(Dataset records)
□ □ □ □ □

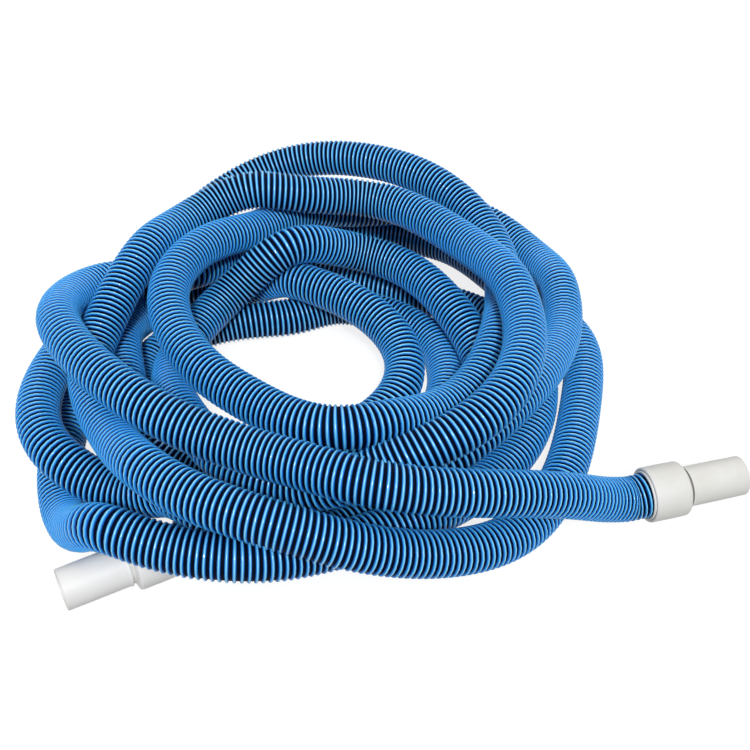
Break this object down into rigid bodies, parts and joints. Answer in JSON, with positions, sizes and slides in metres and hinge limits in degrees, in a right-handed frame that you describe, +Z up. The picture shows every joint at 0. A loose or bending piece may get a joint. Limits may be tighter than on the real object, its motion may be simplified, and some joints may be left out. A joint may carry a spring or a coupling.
{
  "type": "pool vacuum hose",
  "caption": "Flexible ribbed swimming-pool vacuum hose lying in loose turns, with a plain cuff on one end and a freely turning swivel cuff on the other.",
  "frame": {"origin": "bottom centre of the box round the whole hose as it lies, on the ground", "axes": "+Z up; +X along the swivel cuff, out of its nozzle; +Y from the front of the coil to the back"},
  "size_m": [0.7414, 0.7359, 0.183],
  "materials": {
    "hose_blue": "semi-gloss blue helical rib on a dark navy wall",
    "sleeve_white": "moulded off-white, satin",
    "cuff_white": "moulded off-white, satin"
  },
  "bodies": {
    "laid_hose": {"hose": "hose_blue", "swivel_sleeve": "sleeve_white", "fixed_cuff": "cuff_white"},
    "swivel": {"swivel_cuff": "cuff_white"}
  },
  "joints": [
    {"name": "cuff_swivel", "type": "hinge", "parent": "laid_hose", "child": "swivel", "pos_m": [0.2588, -0.3019, 0.0295], "axis": [1, 0, 0], "continuous": true}
  ]
}
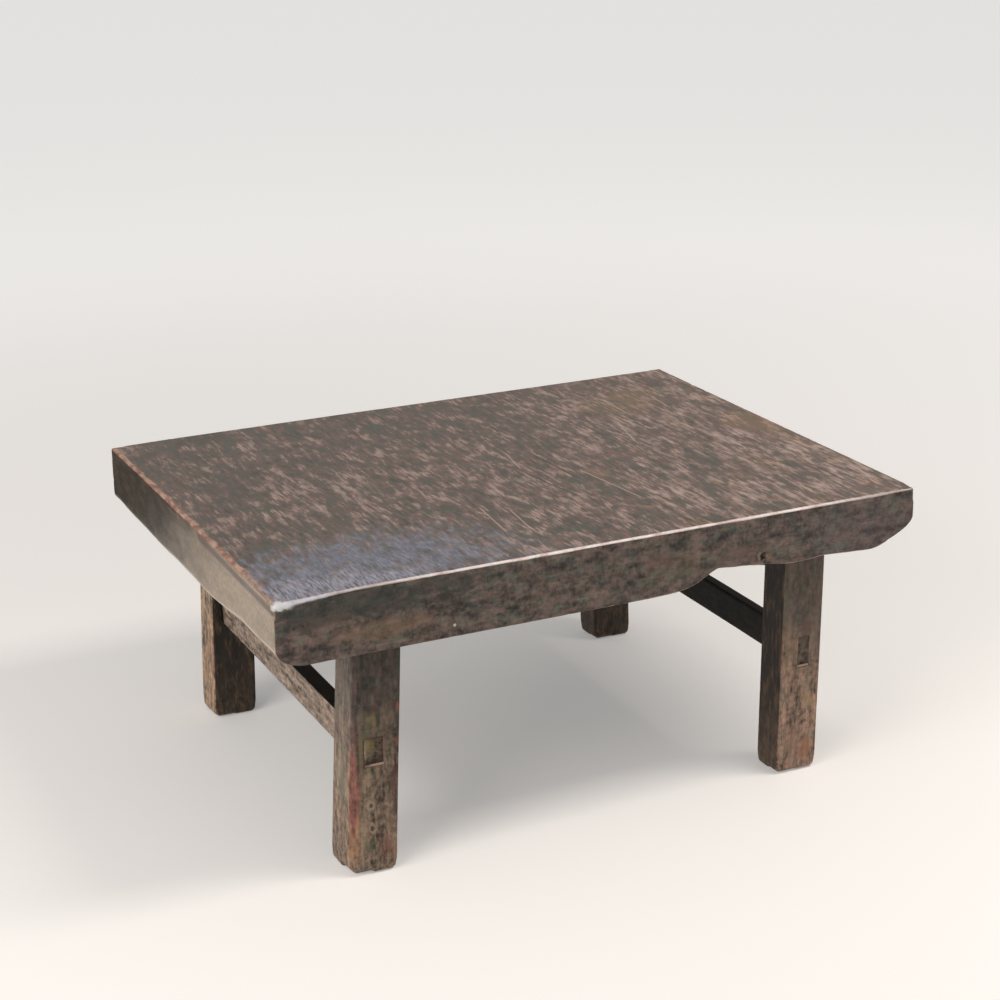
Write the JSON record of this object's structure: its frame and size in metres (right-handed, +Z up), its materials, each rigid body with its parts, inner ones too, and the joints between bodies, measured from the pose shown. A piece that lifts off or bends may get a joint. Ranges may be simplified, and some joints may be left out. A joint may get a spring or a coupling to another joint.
{
  "type": "kang table",
  "caption": "Low rectangular kang table: one thick waney-edged plank on slightly splayed square legs, with a wedged through-tenon stretcher at each short end.",
  "frame": {"origin": "on the floor, under the middle of the plank top", "axes": "+X along the plank's length to the right, +Y to the back, +Z up"},
  "size_m": [0.85, 0.64, 0.383],
  "materials": {
    "lacquered_plank": "worn black lacquer over red-brown elm, rubbed to bare wood along the arrises",
    "lacquered_leg": "worn black lacquer over red-brown elm, rubbed and faded towards the feet",
    "lacquered_rail": "dull worn black lacquer over elm",
    "bare_wedge": "bare hardwood, darkened with age"
  },
  "bodies": {
    "root": {"slab_top": "lacquered_plank", "leg_front_left": "lacquered_leg", "leg_back_left": "lacquered_leg", "leg_front_right": "lacquered_leg", "leg_back_right": "lacquered_leg", "stretcher_left": "lacquered_rail", "stretcher_right": "lacquered_rail", "stretcher_wedge_front_left": "bare_wedge", "stretcher_wedge_back_left": "bare_wedge", "stretcher_wedge_front_right": "bare_wedge", "stretcher_wedge_back_right": "bare_wedge", "leg_wedge_front_left": "bare_wedge", "leg_wedge_back_left": "bare_wedge", "leg_wedge_front_right": "bare_wedge", "leg_wedge_back_right": "bare_wedge"}
  },
  "joints": []
}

□ □ □ □ □

STATED EXERCISE: Each line from the one containing "Write the JSON" to the end of the listing above should be copied exactly, and nothing else.

RESULT FOR THIS TASK:
Write the JSON record of this object's structure: its frame and size in metres (right-handed, +Z up), its materials, each rigid body with its parts, inner ones too, and the joints between bodies, measured from the pose shown. A piece that lifts off or bends may get a joint. Ranges may be simplified, and some joints may be left out. A joint may get a spring or a coupling to another joint.
{
  "type": "kang table",
  "caption": "Low rectangular kang table: one thick waney-edged plank on slightly splayed square legs, with a wedged through-tenon stretcher at each short end.",
  "frame": {"origin": "on the floor, under the middle of the plank top", "axes": "+X along the plank's length to the right, +Y to the back, +Z up"},
  "size_m": [0.85, 0.64, 0.383],
  "materials": {
    "lacquered_plank": "worn black lacquer over red-brown elm, rubbed to bare wood along the arrises",
    "lacquered_leg": "worn black lacquer over red-brown elm, rubbed and faded towards the feet",
    "lacquered_rail": "dull worn black lacquer over elm",
    "bare_wedge": "bare hardwood, darkened with age"
  },
  "bodies": {
    "root": {"slab_top": "lacquered_plank", "leg_front_left": "lacquered_leg", "leg_back_left": "lacquered_leg", "leg_front_right": "lacquered_leg", "leg_back_right": "lacquered_leg", "stretcher_left": "lacquered_rail", "stretcher_right": "lacquered_rail", "stretcher_wedge_front_left": "bare_wedge", "stretcher_wedge_back_left": "bare_wedge", "stretcher_wedge_front_right": "bare_wedge", "stretcher_wedge_back_right": "bare_wedge", "leg_wedge_front_left": "bare_wedge", "leg_wedge_back_left": "bare_wedge", "leg_wedge_front_right": "bare_wedge", "leg_wedge_back_right": "bare_wedge"}
  },
  "joints": []
}